*STATED GOAL*. Could you copy every line from the material below in which "object" appears?

*RECORDS SUPPLIED*.
_ _ _ _

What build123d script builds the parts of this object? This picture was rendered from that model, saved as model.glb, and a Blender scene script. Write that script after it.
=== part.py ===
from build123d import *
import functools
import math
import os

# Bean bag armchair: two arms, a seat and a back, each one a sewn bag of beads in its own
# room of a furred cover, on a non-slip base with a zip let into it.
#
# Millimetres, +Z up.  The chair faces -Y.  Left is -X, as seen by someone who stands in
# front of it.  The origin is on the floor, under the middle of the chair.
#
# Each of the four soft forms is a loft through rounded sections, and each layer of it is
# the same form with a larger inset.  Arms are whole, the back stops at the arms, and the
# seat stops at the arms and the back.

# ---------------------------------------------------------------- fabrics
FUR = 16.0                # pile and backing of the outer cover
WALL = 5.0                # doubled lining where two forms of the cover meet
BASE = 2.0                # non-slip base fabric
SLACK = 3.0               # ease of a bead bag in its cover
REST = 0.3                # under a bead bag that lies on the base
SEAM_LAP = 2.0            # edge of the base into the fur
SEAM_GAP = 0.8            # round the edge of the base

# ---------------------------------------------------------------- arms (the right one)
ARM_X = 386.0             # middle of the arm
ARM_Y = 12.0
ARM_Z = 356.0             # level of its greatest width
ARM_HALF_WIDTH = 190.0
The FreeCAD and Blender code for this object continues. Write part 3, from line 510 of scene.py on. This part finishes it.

_ _ _ _

*REPLY TO THE TASK*.
What build123d script builds the parts of this object? This picture was rendered from that model, saved as model.glb, and a Blender scene script. Write that script after it.
The FreeCAD and Blender code for this object continues. Write part 3, from line 510 of scene.py on. This part finishes it.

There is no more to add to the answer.